İşçi Sağlığı ve İş Güvenliği Meclisi (İSİG) 12 Haziran Dünya Çocuk İşçiliği İle Mücadele Günü için hazırladığı raporu yayımladı. Raporda hangi sektörde yaygın olarak çocuk işçinin çalıştığı, geçmiş yılların kıyaslaması ve çalışma koşulları anlatılıyor. 2019 yılının ilk beş ayında en az 26 çocuk işçinin yaşamını yitirdiğini açıklayan İSİG Meclisi, çocuk işçiliğin yasaklanması gerektiğini vurgulayarak çocuk işçilerin ölümlerinden sorumlu olan herkesin yargılanması için çağrı yaptı.
İSİG RAPORUNA GÖRE TÜRKİYE’DE ÇOCUK İŞÇİLERİN DURUMU
• Çocuk iş cinayetlerinin en fazla yaşandığı iller Şanlıurfa, İstanbul, Gaziantep, Antalya ve Adana’dır. Bu şehirlerde çocuk nüfusu, tarım işçiliği ve mülteci nüfusu yüksektir.

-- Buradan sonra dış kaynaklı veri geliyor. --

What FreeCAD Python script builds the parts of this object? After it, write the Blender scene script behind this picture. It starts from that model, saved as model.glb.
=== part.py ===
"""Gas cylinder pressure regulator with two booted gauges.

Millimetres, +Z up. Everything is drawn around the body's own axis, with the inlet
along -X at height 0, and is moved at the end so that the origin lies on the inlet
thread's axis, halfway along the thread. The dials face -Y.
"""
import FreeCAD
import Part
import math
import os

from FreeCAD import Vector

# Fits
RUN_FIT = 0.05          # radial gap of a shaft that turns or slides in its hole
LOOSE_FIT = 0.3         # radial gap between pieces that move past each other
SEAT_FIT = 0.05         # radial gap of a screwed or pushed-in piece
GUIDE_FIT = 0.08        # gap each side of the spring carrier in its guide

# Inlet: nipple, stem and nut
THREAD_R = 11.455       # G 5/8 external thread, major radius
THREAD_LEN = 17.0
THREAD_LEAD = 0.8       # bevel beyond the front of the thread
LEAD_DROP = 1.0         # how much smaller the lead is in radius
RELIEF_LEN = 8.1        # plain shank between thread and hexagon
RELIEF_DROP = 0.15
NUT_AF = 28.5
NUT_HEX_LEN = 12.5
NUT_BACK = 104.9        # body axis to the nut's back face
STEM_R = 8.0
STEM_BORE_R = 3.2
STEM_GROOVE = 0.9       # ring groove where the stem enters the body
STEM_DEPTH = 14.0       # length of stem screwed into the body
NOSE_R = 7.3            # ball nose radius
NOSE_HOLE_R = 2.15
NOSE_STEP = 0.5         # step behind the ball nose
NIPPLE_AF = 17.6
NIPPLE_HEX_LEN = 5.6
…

• Yaşamını yitiren 26 çocuk işçinin 4’ü mülteci/göçmen çocuklardır. Mülteci çocukların ölüm oranının tüm göçmen işçilerin ölüm oranından çok daha fazla olması hem mülteci çocuk işçiliğin yoğunluğunu hem de mülteci çocukların çalışma koşulları bakımından çok daha tehlikeli işlerde çalışmak zorunda kaldıklarını göstermektedir.
• Yaşamını yitiren 26 çocuğun 4’ü kız çocuğudur. Kız çocukları, tarım sektöründe ve özellikle de ücretsiz aile işçiliğinde sömürülmektedir.

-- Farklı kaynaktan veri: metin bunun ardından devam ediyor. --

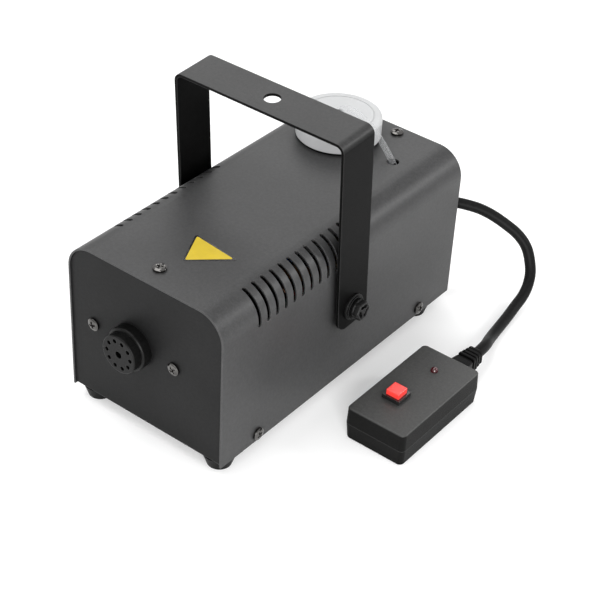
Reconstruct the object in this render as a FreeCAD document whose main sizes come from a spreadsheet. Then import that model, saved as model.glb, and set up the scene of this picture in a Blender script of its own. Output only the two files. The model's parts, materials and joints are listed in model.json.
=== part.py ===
import FreeCAD, Part
import math
import os
import re

import Sketcher
from FreeCAD import Placement, Rotation, Vector

# A small fog machine with its wired remote, in millimetres.
# +X is to the right seen from the front, the front faces -Y, +Z is up.
# The origin is the centre of the base plate's underside; the feet stand below it.

SIZES = {
    # folded steel cover and the tray inside it
    "cover_width": 124,
    "cover_length": 245,
    "cover_height": 112,
    "sheet": 1.2,
    "bend_radius": 19,
    "tray_gap": 0.3,
    "panel_setback": 1,
    "flange_depth": 18,
    "side_flange_height": 14,
    # cooling slots across the two top bends
    "slot_count": 12,
    "slot_pitch": 8.25,
    "slot_width": 3,
    "slot_first_y": -89,
    "slot_inner_x": 49,
    "slot_low_z": 91,
    # screws
    "head_radius": 4.3,
    "head_height": 2.4,
    "shank_radius": 1.75,
    "shank_length": 7,
    "clear_radius": 2.1,
    "tap_radius": 1.8,
    "recess_width": 1,
    "front_top_screw_y": -108,
    "rear_top_screw_x": 13,
    "rear_top_screw_y": 114.5,
    "side_screw_z": 5.5,
    "side_screw_front_y": -87.5,
    "side_screw_rear_y": 85.5,
    "panel_screw_reach": 33,
    "panel_screw_z": 57,
    # feet
    "foot_height": 9,
    "foot_radius": 11,
    "foot_taper": 3,
    "foot_x": 50.5,
    "foot_front_y": -110,
    "foot_rear_y": 98,
    "foot_recess_radius": 5,
    "foot_recess_depth": 6.2,
    "foot_screw_length": 4.2,
    "foot_screw_head": 2,
    # hole in the middle of the floor for a shelf or stand bolt
    "base_hole_radius": 3.2,
    # nozzle and heater
    "nozzle_x": -9.5,
    "nozzle_z": 58,
    "nozzle_radius": 13.2,
    "nozzle_reach": 13.5,
    "nozzle_tail_radius": 7,
    "collar_radius": 15,
    "collar_thickness": 7.5,
    "outlet_radius": 2.5,
    "ring_radius": 9.5,
    "ring_hole_radius": 1.5,
    "ring_hole_count": 10,
    "ring_hole_depth": 12,
    "heater_width": 44,
    "heater_length": 90,
    "heater_low_z": 38,
    "heater_height": 40,
    "heater_front_y": -106,
    "element_radius": 6,
    "element_z": 45,
    "shield_gap": 4.5,
    # tank
    "tank_x": -16,
    "tank_y": 87,
    "tank_width": 66,
    "tank_depth": 54,
    "tank_floor_z": 1.6,
    "tank_shoulder_z": 101,
    "tank_wall": 1.6,
    "tank_corner": 9,
    "neck_radius": 25.5,
    "neck_top_z": 121,
    "opening_radius": 27,
    "lid_radius": 28.9,
    "lid_low_z": 113.1,
    "lid_top_z": 127.5,
    "lid_roof": 2.5,
    "lid_gap": 0.2,
    "tube_radius": 2,
    "tube_bore": 1.25,
    "boss_radius": 3.6,
    "boss_rise": 1.9,
    "filter_radius": 5,
    "filter_height": 18,
    "tube_hole_x": 32.5,
    "tube_hole_y": 83,
    "tube_hole_radius": 4,
    # pump
    "pump_x": 38,
    "pump_y": 30,
    "pump_radius": 8,
    "pump_bore": 5,
    "pump_low_z": 10,
    "pump_high_z": 84,
    "coil_low_z": 28,
    "coil_high_z": 64,
    "coil_half_x": 15,
    "coil_half_y": 14,
    "plunger_radius": 4.9,
    "plunger_low_z": 34,
    "plunger_length": 26,
    "spring_low_z": 22,
    "spring_radius": 4,
    "spring_wire": 0.45,
    # control board
    "board_x": -18,
    "board_y": 32,
    "board_length": 52,
    "board_width": 60,
    "board_thickness": 1.6,
    "board_low_z": 7,
    # rear connectors
    "socket_x": 42,
    "socket_z": 52,
    "socket_radius": 7.5,
    "inlet_x": 38,
    "inlet_z": 20,
    "inlet_width": 27,
    "inlet_height": 20,
    "switch_x": 30,
    "switch_z": 90,
    "switch_width": 13,
    "switch_height": 19,
    "rocker_depth": 2.5,
    "axle_radius": 1,
    "fuse_x": 48,
    "fuse_z": 90,
    "fuse_radius": 6,
    # hanging bracket
    "bracket_width": 30,
    "bracket_thickness": 2,
    "bracket_half_span": 66,
    "bracket_rise": 128,
    "bracket_drop": 14,
    "bracket_bend": 6,
    "bracket_end_radius": 9,
    "bracket_lean": 3,
    "bracket_hole_radius": 5.5,
    "pivot_z": 57,
    "pivot_radius": 3,
    "pivot_play": 0.06,
    "washer_radius": 9,
    "washer_stack": 2.6,
    "knob_radius": 6.8,
    "knob_length": 6,
    "knob_dish": 2,
    "knob_collar": 2,
    "lobe_radius": 1.9,
    "stud_grip": 3.5,
    "stud_inner_x": 55,
    "nut_height": 5,
    "nut_radius": 5.76,
    # sticker
    "sticker_left_x": -7.9,
    "sticker_left_y": -66.7,
    "sticker_front_x": 4.5,
    "sticker_front_y": -93,
    "sticker_right_x": 29.5,
    "sticker_right_y": -70.4,
    "sticker_thickness": 0.2,
    # wired remote
    "remote_x": 117,
    "remote_y": 2,
    "remote_width": 45,
    "remote_length": 86,
    "remote_height": 24.5,
    "remote_seam": 12,
    "remote_wall": 2,
    "remote_corner": 3.5,
    "remote_rim": 1.2,
    "remote_boss_radius": 4,
    "remote_boss_height": 6,
    "remote_well_radius": 3,
    "remote_screw_x": 9,
    "remote_screw_y": 30,
    "remote_board_width": 26,
    "remote_board_length": 48,
    "button_x": 112.3,
    "button_y": -11.5,
    "button_side": 9.8,
    "button_top_z": 22,
    "button_depth": 6,
    "bezel_side": 13.2,
    "bezel_inner": 10.1,
    "bezel_top_z": 18.3,
    "bezel_depth": 10,
    "light_x": 116,
    "light_y": 25.6,
    "light_radius": 2.5,
    "plug_x": 121,
    "plug_z": 6,
    "plug_half": 7,
    "plug_rise": 6,
    "boot_radius": 5.2,
    "rib_radius": 6.4,
    "rib_pitch": 3.4,
    "rib_width": 2,
    "cable_radius": 3.9,
    "cable_start": 16,
    "grip_length": 13,
    # clearances between fitted pieces
    "slip": 0.05,
    "gap": 0.1,
    "hole_play": 0.3,
}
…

• Ücretsiz aile işçiliğinin ve küçük yaşta çalışmanın yaygın olduğu tarım sektöründe ölümlerin 8-10 yaşlarına düştüğü görülüyor. İş cinayetinde ölen çocukların yarısı tarım işçisi çocuklardır. Yaşamını yitiren çocukların yüzde 43’ü sanayide, yüzde 7’si ise hizmetler sektöründe çalışmaktadır.
• Çocuk işçiler en çok zehirlenerek/boğularak, trafik/servis kazalarında, düşerek ve ezilerek yaşamlarını yitirmiştir. Boğulma sonucu ölen çocuk işçilerin tümü, temiz su ya da serinlemek için sulama kanallarında boğulan tarım işçisi çocuklardır.
• İş cinayetinde yaşamını yitiren çocukların 9’u 14 yaş ve altındadır. 14 ve altı yasal olarak çalışması tamamen yasak olan bir yaştır. Çalışması “yasal” olan 15 yaşın üstündeki çocukların çoğu ise kimya, metal gibi yasak olan ağır ve tehlikeli işlerde çalıştırılmaktadır.